→ **Written exercise**: Write the records out again, precisely as they stand.

(Parts and joints as JSON)
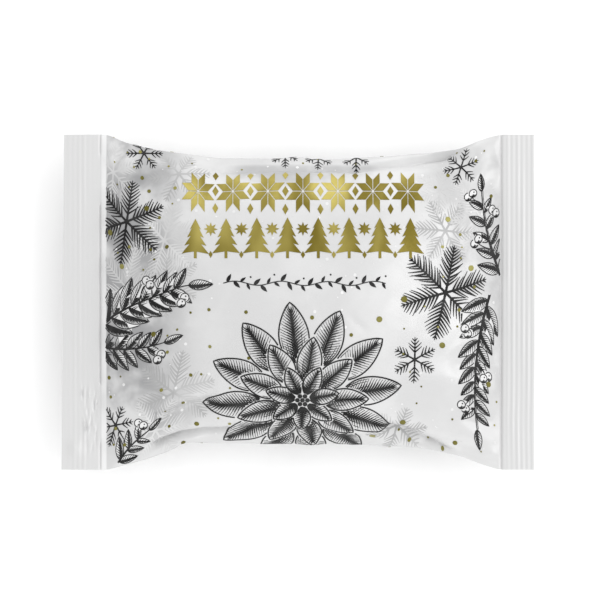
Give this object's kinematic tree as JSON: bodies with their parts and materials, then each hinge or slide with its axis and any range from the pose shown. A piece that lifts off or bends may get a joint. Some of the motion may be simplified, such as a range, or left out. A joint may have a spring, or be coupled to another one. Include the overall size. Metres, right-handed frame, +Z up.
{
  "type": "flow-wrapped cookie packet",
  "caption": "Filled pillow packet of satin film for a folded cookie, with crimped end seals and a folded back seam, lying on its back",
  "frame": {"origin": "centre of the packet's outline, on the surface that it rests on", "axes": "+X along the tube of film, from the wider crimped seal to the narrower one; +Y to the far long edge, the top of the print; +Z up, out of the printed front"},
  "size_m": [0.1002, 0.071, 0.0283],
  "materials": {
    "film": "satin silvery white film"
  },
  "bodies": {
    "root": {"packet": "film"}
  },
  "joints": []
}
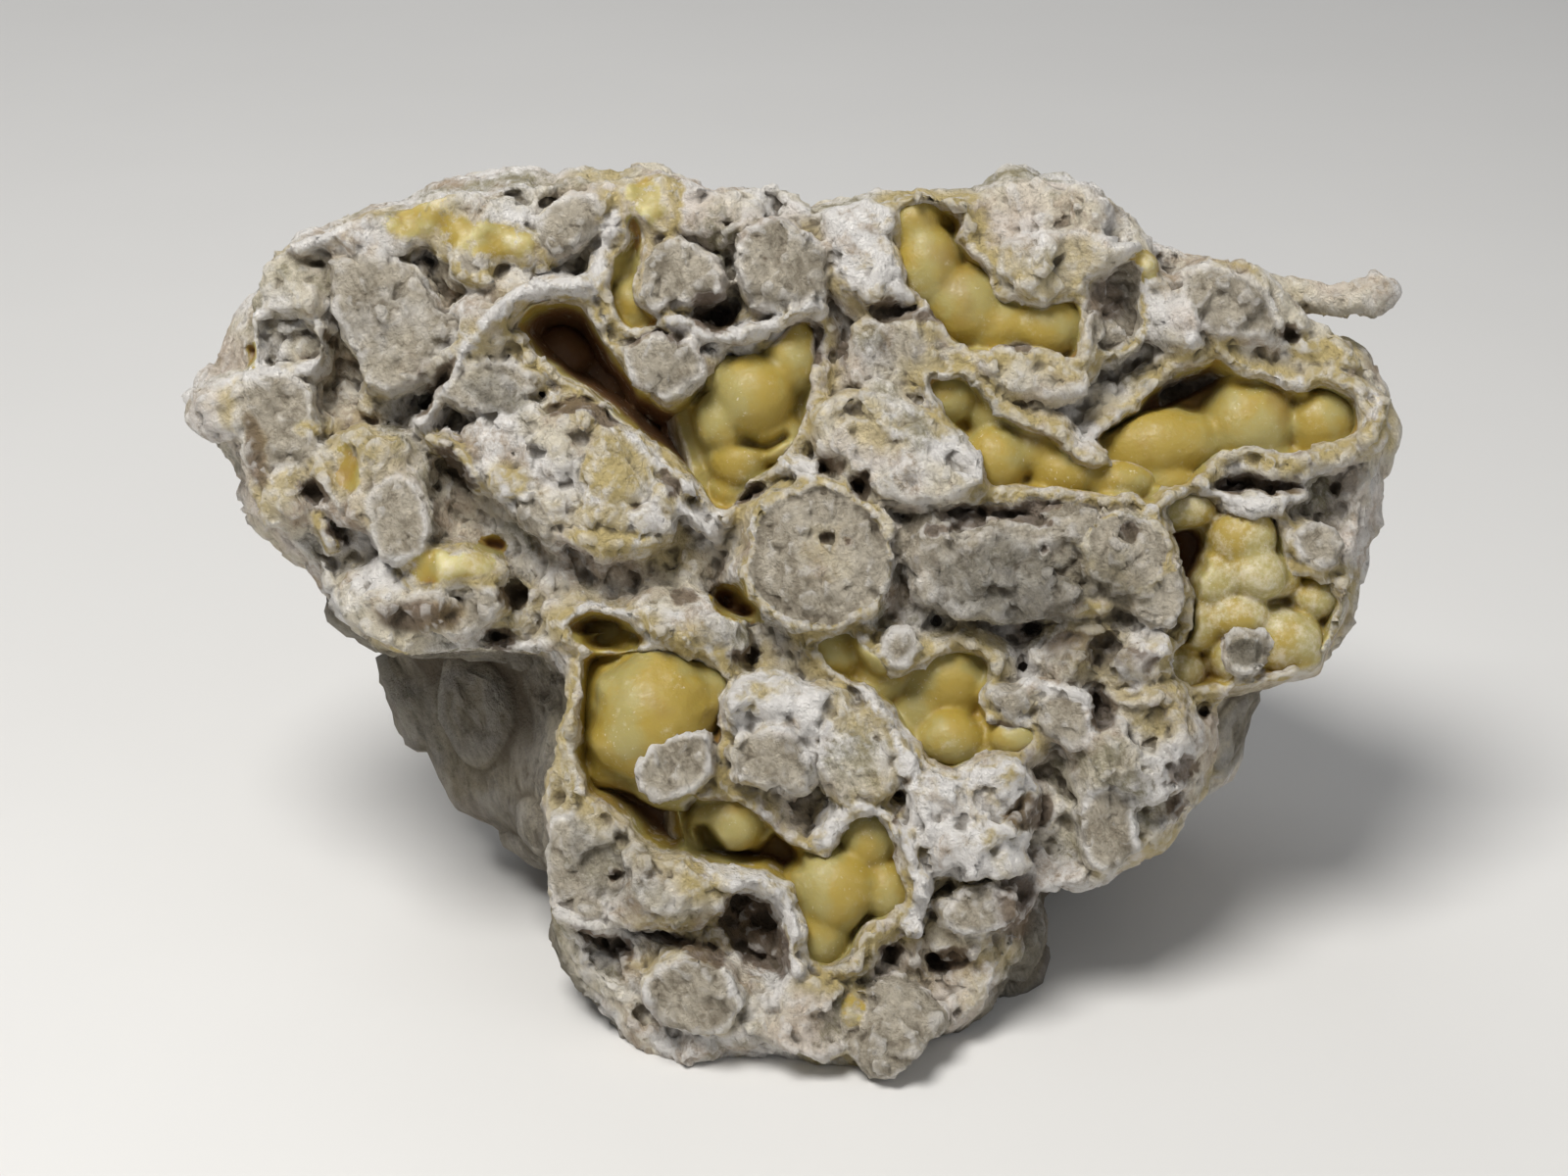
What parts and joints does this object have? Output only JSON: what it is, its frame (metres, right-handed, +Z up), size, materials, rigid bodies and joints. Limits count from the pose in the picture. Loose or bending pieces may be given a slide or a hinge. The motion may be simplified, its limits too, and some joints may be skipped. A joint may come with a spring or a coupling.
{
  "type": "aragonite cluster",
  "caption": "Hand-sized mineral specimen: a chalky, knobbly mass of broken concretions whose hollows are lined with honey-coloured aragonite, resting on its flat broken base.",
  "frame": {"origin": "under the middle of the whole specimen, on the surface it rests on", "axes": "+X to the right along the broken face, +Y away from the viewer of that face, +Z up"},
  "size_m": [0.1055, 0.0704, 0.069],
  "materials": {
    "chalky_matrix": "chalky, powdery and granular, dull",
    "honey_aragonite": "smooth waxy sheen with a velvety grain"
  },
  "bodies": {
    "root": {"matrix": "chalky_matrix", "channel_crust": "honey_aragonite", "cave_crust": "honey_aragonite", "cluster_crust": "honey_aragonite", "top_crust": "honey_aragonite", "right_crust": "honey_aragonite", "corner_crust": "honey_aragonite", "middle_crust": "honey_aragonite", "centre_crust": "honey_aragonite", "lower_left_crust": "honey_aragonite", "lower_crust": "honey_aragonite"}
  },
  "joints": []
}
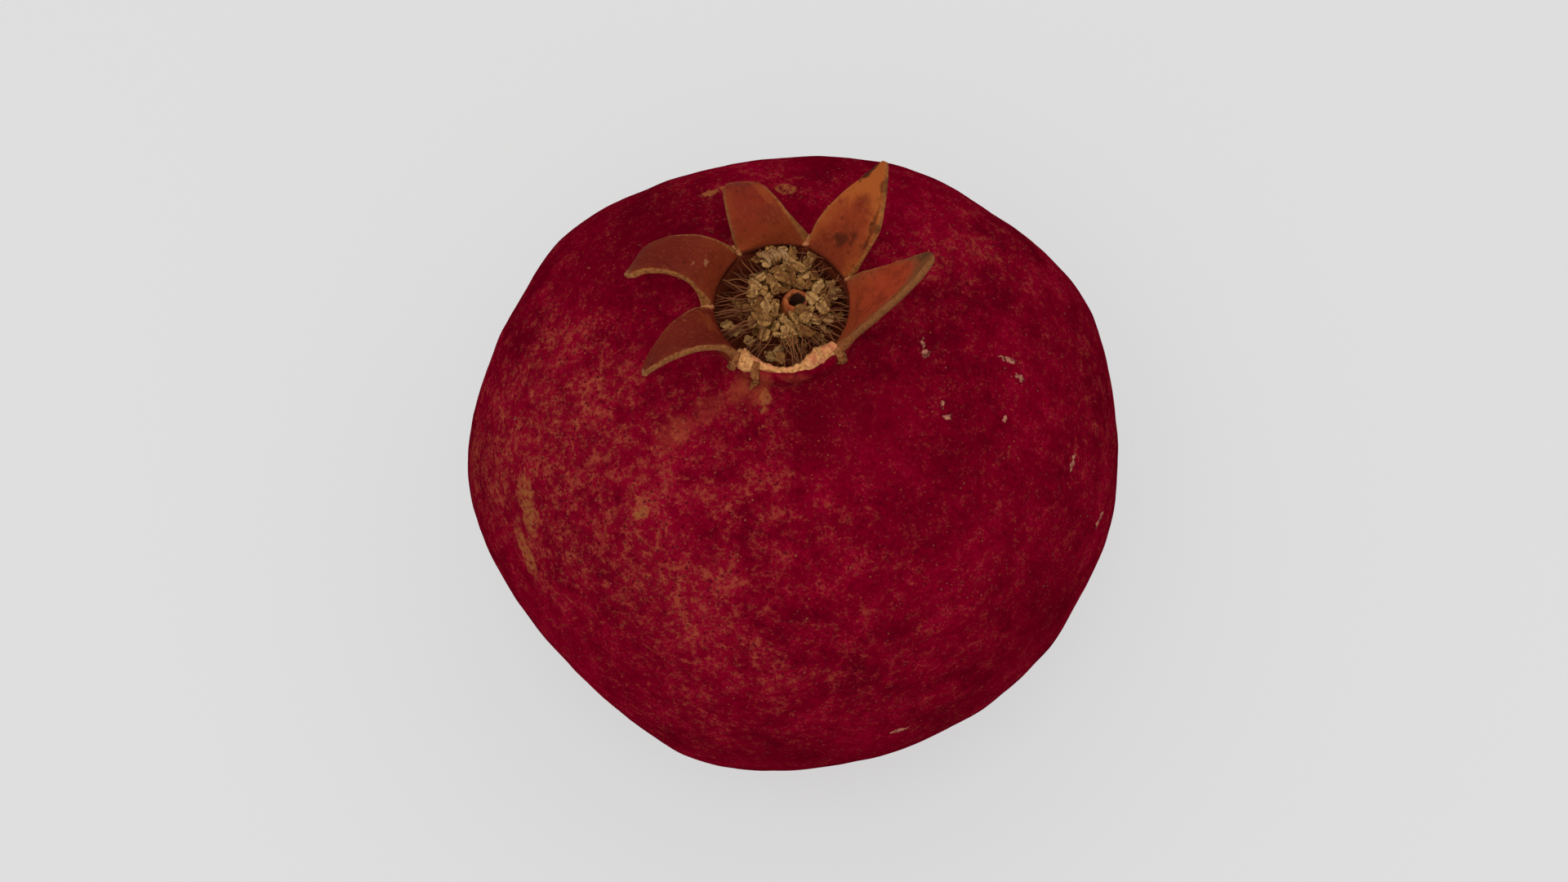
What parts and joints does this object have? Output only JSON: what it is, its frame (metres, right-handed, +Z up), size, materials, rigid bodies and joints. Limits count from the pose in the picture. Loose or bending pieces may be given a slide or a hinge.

→ **Answer below**:
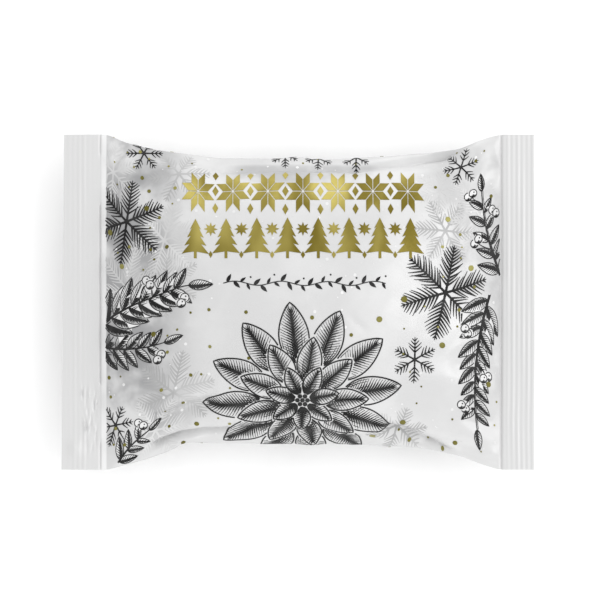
Give this object's kinematic tree as JSON: bodies with their parts and materials, then each hinge or slide with its axis and any range from the pose shown. A piece that lifts off or bends may get a joint. Some of the motion may be simplified, such as a range, or left out. A joint may have a spring, or be coupled to another one. Include the overall size. Metres, right-handed frame, +Z up.
{
  "type": "flow-wrapped cookie packet",
  "caption": "Filled pillow packet of satin film for a folded cookie, with crimped end seals and a folded back seam, lying on its back",
  "frame": {"origin": "centre of the packet's outline, on the surface that it rests on", "axes": "+X along the tube of film, from the wider crimped seal to the narrower one; +Y to the far long edge, the top of the print; +Z up, out of the printed front"},
  "size_m": [0.1002, 0.071, 0.0283],
  "materials": {
    "film": "satin silvery white film"
  },
  "bodies": {
    "root": {"packet": "film"}
  },
  "joints": []
}
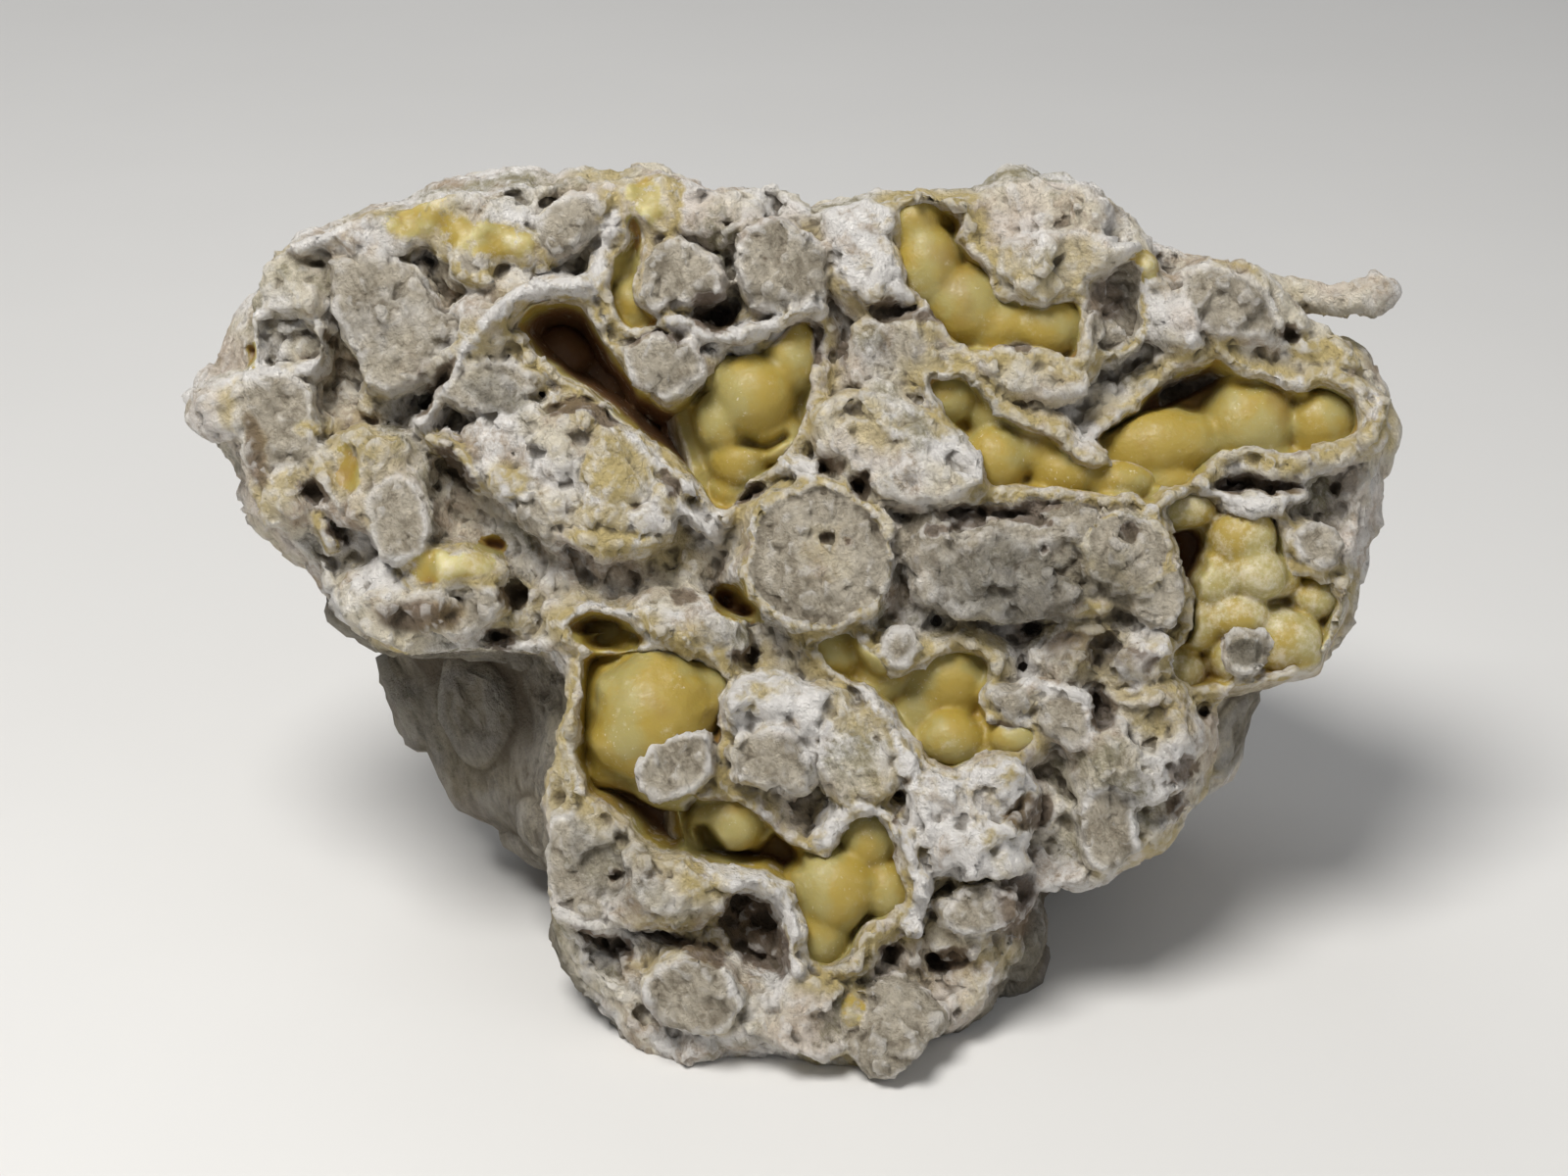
What parts and joints does this object have? Output only JSON: what it is, its frame (metres, right-handed, +Z up), size, materials, rigid bodies and joints. Limits count from the pose in the picture. Loose or bending pieces may be given a slide or a hinge. The motion may be simplified, its limits too, and some joints may be skipped. A joint may come with a spring or a coupling.
{
  "type": "aragonite cluster",
  "caption": "Hand-sized mineral specimen: a chalky, knobbly mass of broken concretions whose hollows are lined with honey-coloured aragonite, resting on its flat broken base.",
  "frame": {"origin": "under the middle of the whole specimen, on the surface it rests on", "axes": "+X to the right along the broken face, +Y away from the viewer of that face, +Z up"},
  "size_m": [0.1055, 0.0704, 0.069],
  "materials": {
    "chalky_matrix": "chalky, powdery and granular, dull",
    "honey_aragonite": "smooth waxy sheen with a velvety grain"
  },
  "bodies": {
    "root": {"matrix": "chalky_matrix", "channel_crust": "honey_aragonite", "cave_crust": "honey_aragonite", "cluster_crust": "honey_aragonite", "top_crust": "honey_aragonite", "right_crust": "honey_aragonite", "corner_crust": "honey_aragonite", "middle_crust": "honey_aragonite", "centre_crust": "honey_aragonite", "lower_left_crust": "honey_aragonite", "lower_crust": "honey_aragonite"}
  },
  "joints": []
}
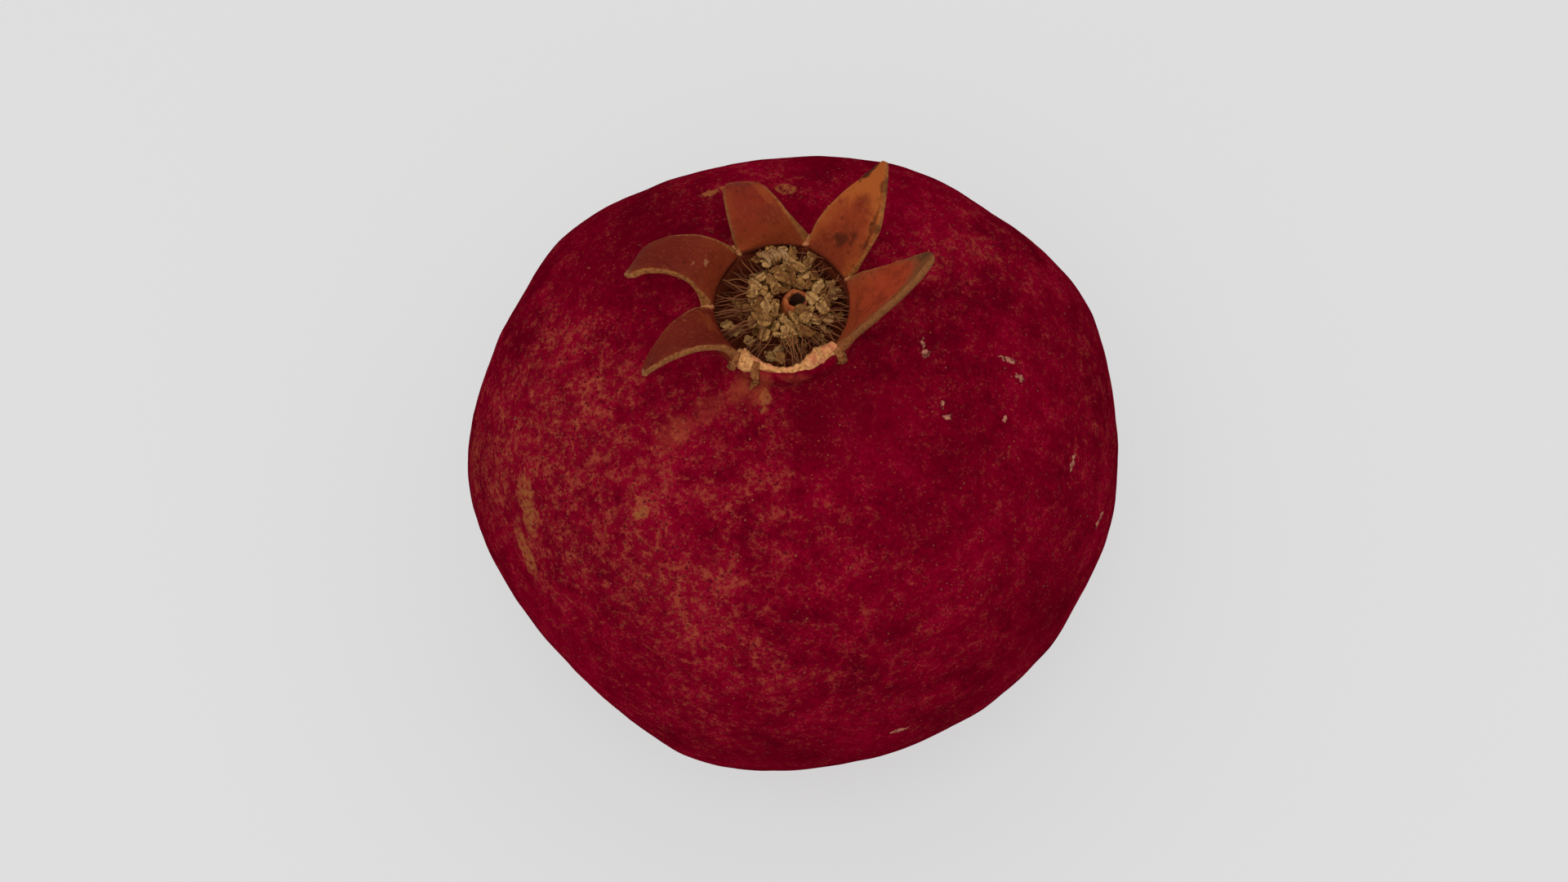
What parts and joints does this object have? Output only JSON: what it is, its frame (metres, right-handed, +Z up), size, materials, rigid bodies and joints. Limits count from the pose in the picture. Loose or bending pieces may be given a slide or a hinge.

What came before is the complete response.